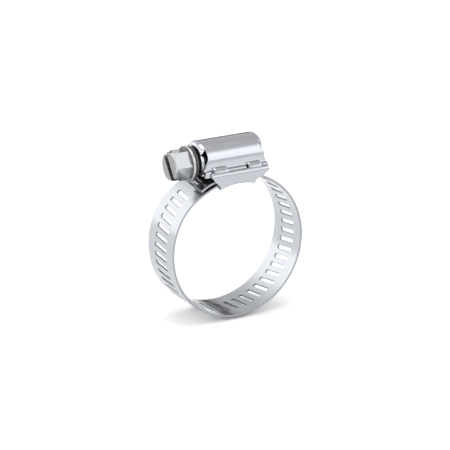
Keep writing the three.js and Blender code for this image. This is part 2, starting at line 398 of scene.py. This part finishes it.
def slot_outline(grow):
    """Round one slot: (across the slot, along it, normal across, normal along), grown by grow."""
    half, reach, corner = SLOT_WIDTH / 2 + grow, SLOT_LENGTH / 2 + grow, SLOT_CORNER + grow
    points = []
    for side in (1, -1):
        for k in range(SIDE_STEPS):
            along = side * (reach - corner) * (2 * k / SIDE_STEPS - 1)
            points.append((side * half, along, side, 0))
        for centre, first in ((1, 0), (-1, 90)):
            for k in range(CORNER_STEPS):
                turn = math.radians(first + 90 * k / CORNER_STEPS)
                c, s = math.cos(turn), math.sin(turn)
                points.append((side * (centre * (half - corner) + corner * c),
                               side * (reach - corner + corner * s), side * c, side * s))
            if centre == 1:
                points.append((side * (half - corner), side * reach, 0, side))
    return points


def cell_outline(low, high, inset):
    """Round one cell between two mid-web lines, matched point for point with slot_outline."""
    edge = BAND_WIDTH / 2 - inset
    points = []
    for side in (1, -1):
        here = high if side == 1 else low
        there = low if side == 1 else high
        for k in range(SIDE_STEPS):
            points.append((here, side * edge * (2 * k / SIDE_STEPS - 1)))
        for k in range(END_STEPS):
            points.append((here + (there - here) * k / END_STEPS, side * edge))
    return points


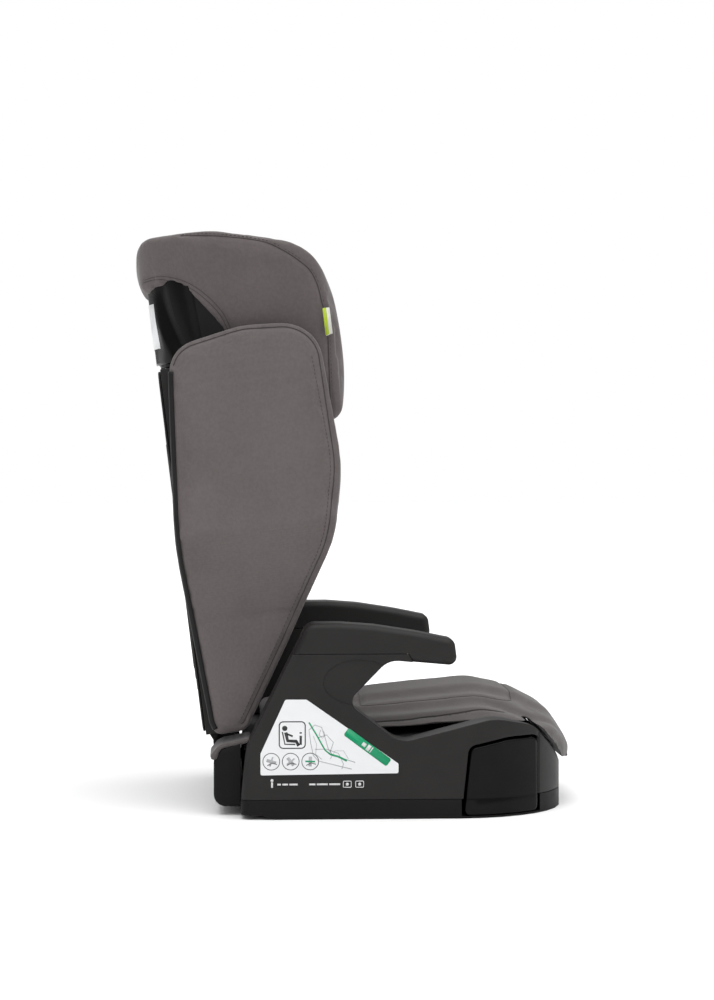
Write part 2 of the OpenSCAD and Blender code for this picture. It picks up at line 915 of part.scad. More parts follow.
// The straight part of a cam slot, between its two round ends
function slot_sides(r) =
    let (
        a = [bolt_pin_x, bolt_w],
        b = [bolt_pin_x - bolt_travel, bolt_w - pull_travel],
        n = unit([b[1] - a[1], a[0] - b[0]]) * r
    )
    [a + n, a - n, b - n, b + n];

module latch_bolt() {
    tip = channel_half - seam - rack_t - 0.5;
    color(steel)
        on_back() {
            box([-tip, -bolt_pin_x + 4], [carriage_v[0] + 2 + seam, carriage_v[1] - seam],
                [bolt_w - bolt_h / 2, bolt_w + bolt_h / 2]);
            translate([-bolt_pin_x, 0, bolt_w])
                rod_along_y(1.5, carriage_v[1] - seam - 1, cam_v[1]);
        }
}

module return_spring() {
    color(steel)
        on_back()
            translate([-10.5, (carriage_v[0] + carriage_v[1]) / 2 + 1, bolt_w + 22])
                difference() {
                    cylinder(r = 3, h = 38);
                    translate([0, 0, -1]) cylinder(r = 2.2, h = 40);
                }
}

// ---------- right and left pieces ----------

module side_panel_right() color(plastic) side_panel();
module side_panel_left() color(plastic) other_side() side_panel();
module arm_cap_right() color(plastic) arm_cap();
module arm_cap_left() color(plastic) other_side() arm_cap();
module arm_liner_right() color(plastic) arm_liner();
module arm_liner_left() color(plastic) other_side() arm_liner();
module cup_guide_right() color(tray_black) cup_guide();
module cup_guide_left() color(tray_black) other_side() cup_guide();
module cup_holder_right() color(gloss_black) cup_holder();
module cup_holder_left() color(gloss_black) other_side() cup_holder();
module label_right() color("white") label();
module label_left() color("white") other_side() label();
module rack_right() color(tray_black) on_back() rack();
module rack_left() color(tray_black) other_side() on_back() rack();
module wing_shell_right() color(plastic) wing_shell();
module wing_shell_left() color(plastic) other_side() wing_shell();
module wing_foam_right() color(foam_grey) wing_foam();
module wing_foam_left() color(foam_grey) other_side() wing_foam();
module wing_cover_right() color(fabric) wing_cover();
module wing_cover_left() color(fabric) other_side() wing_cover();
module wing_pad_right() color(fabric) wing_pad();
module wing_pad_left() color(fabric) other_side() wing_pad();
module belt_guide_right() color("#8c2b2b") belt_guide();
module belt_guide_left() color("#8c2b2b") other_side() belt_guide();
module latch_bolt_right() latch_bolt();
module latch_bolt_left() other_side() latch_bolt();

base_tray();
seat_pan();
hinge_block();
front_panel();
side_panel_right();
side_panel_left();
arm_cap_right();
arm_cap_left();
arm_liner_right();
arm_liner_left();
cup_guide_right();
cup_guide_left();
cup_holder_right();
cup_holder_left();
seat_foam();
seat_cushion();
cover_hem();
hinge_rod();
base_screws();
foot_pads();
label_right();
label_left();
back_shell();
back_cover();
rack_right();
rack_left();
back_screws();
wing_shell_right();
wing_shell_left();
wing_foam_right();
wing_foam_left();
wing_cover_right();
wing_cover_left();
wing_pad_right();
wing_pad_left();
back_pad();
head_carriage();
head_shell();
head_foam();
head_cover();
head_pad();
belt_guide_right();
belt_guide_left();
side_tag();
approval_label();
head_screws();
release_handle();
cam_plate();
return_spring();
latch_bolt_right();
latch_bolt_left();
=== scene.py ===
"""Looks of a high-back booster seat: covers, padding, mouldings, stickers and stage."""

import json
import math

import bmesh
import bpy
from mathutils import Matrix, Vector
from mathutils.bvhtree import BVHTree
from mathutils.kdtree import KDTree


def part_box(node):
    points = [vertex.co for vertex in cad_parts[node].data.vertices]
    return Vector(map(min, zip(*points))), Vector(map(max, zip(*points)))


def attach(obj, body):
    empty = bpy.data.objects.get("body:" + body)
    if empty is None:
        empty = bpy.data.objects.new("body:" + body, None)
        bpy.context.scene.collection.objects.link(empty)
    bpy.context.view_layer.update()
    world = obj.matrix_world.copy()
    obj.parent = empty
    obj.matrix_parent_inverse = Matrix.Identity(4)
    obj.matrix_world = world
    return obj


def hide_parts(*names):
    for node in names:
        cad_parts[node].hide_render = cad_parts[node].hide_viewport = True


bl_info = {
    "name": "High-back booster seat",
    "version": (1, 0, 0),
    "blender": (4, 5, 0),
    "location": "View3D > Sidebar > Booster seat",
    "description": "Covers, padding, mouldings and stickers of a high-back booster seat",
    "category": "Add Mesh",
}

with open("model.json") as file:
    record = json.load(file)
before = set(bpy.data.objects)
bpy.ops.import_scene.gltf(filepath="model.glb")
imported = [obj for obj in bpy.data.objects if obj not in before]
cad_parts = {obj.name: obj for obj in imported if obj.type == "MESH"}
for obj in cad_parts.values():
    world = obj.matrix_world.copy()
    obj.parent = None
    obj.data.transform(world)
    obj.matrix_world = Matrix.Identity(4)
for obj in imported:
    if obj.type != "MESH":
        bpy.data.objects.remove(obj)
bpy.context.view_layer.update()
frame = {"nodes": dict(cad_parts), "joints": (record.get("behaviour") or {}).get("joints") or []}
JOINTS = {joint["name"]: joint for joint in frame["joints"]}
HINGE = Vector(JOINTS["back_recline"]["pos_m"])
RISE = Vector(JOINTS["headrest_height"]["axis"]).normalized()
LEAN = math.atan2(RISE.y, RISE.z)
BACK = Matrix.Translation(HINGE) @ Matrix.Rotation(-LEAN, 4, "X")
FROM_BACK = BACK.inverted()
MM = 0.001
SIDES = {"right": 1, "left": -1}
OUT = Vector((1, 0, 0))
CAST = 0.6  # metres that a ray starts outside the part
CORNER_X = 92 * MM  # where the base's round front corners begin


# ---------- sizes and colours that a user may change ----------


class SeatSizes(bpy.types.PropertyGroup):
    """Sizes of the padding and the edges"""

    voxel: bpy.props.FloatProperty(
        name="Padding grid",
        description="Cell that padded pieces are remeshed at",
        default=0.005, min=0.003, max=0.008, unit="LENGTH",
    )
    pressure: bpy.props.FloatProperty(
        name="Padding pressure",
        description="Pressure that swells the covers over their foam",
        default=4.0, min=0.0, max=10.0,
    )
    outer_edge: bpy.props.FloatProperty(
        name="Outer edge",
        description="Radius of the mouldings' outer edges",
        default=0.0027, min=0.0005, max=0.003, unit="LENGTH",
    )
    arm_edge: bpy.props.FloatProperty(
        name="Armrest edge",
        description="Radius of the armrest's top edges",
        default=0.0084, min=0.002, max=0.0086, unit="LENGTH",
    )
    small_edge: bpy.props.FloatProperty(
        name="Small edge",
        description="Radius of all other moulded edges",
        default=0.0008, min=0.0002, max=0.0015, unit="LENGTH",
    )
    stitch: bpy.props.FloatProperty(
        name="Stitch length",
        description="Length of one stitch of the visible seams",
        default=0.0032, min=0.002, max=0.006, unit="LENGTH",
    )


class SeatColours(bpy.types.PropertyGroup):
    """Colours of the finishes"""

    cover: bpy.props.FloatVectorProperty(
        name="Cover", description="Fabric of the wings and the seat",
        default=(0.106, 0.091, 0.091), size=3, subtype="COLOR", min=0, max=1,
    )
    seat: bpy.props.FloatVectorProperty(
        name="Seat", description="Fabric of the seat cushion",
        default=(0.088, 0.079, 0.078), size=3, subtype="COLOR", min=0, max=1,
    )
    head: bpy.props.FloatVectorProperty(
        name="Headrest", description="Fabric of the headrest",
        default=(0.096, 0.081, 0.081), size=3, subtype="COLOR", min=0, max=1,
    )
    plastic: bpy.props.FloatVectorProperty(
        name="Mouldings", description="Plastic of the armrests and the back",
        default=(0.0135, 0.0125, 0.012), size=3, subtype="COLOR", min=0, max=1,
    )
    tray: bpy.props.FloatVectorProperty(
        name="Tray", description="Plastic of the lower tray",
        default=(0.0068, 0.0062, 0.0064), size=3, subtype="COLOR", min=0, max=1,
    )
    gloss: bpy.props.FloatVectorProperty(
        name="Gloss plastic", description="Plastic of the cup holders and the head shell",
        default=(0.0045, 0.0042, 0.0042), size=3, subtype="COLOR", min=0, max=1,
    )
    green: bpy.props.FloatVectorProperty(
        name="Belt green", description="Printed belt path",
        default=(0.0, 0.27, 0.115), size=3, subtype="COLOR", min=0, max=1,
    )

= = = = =

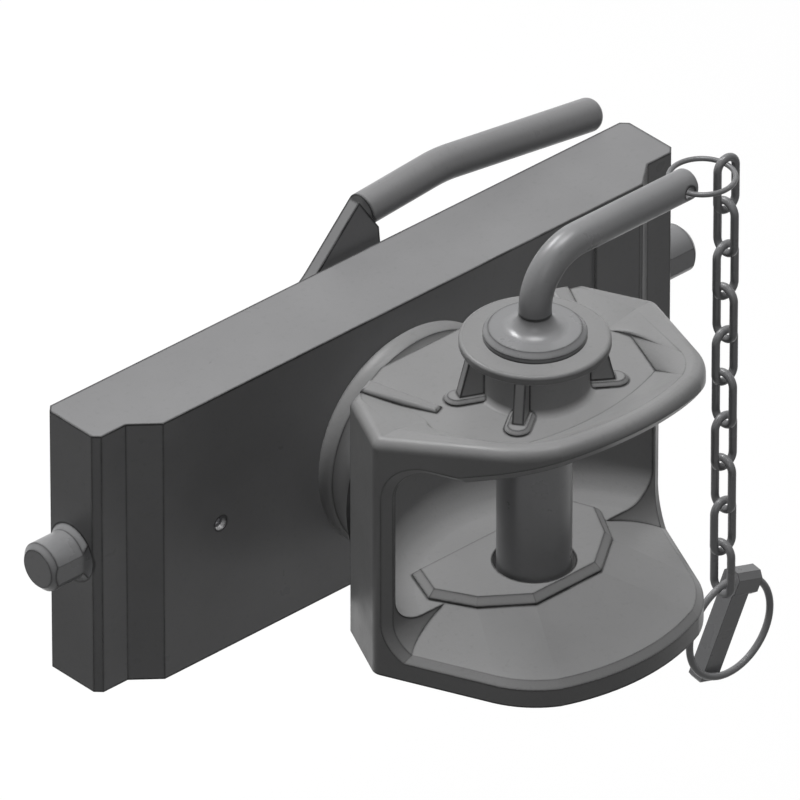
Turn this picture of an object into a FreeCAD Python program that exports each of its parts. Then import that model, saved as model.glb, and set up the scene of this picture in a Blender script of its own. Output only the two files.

= = = = =

▶ _TASK TO CARRY OUT_: Nothing but the lines from the line that contains "wing_foam_left();" through the line that contains "zip(*points))), Vector(map(max, zip(*points)))" should be given again, each exactly as it stands, both ends included.

▶ _REPLY TO THE TASK_:
wing_foam_left();
wing_cover_right();
wing_cover_left();
wing_pad_right();
wing_pad_left();
back_pad();
head_carriage();
head_shell();
head_foam();
head_cover();
head_pad();
belt_guide_right();
belt_guide_left();
side_tag();
approval_label();
head_screws();
release_handle();
cam_plate();
return_spring();
latch_bolt_right();
latch_bolt_left();
=== scene.py ===
"""Looks of a high-back booster seat: covers, padding, mouldings, stickers and stage."""

import json
import math

import bmesh
import bpy
from mathutils import Matrix, Vector
from mathutils.bvhtree import BVHTree
from mathutils.kdtree import KDTree


def part_box(node):
    points = [vertex.co for vertex in cad_parts[node].data.vertices]
    return Vector(map(min, zip(*points))), Vector(map(max, zip(*points)))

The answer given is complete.